Cuban-style Turkey Picadillo

2 lbs ground turkey breast
2 large onions, finely chopped
3 cubanelle peppers, finely chopped
1 Anaheim pepper, finely chopped
6 cloves of garlic, chopped
4 large roma tomatoes, seeded and chopped
1/2 cup sliced pimento-stuffed Spanish olives, roughly chopped
1/3 cup dried zante currants
1/3 cup fresh oregano leaves, chopped
1 Tablespoons olive oil
1 teaspoon pepper sherry
1 teaspoon smoked paprika
1 teaspoon freshly ground pepper
1/2 teaspoon ground cumin
1/2 teaspoon ground cinnamon
1/4 teaspoon ground cloves
sea salt

Saute onions and peppers in olive oil in large skillet until onions are translucent, about 5 minutes.
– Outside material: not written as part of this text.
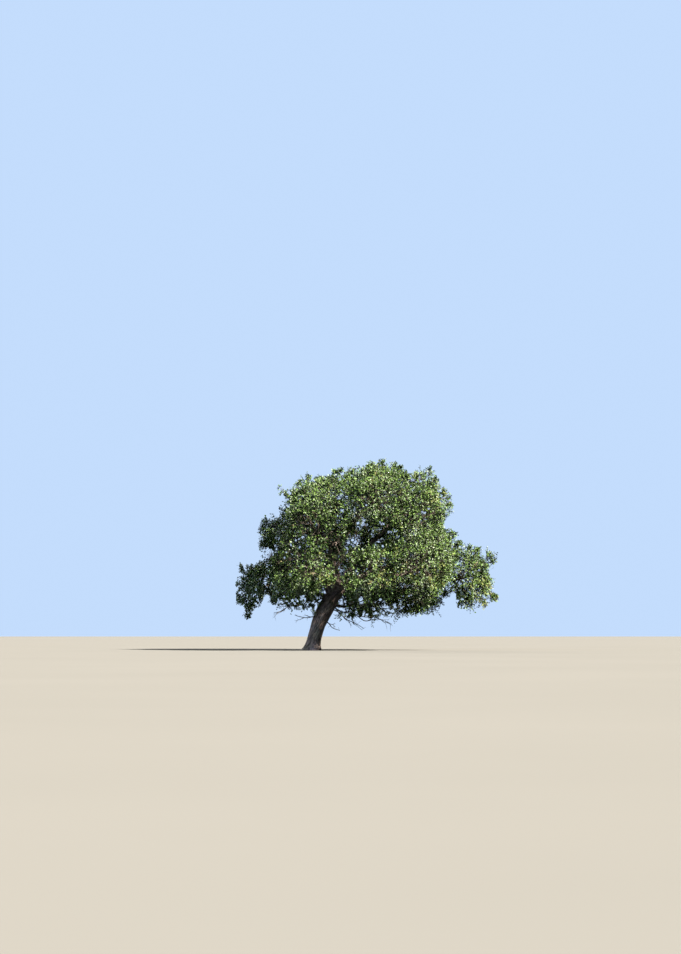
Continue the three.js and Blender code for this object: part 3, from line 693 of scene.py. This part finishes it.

Add the garlic, turkey, and ground spices. Saute until the turkey is brown, breaking up any large pieces with the back of a spoon. Add fresh oregano, pepper sherry, and tomatoes. Cook on medium heat for 15 minutes uncovered. Add olives and currants and cook for 5 more minutes. At this point, the liquid should have reduce so the dish looks well sauced but not soupy. If there is too much liquid cook for an additional 5 - 10 minutes or until the liquid reduces further. Serve over white rice.

My thoughts:
Matt is always trying to come up with new things to pack for his lunches during the week. He makes a lot of rice cooker meals but occasionally branches out into skillet meals that reheat well. This is what he came up with for this week. It is lighter version of Cuban picadillo (turkey instead of ground beef) and there some adjustments for personal taste like zante currants instead of raisins and our favorite cubanelle and Anaheim peppers instead of  bell peppers but it tastes very much like the real thing just a bit sharper. Of course, you don't have to make this for lunches (we got 3-4 days worth of lunches out of it),  it makes a great quick dinner as well.

Note: Normally I would serve this over/with rice but Baltimore had a horrible storm this weekend and while we had power, we ran out of rice and on the way out of the neighborhood, someone hit my car. We're fine but the car isn't so no rice was purchased in time for the picture. But serve it on rice!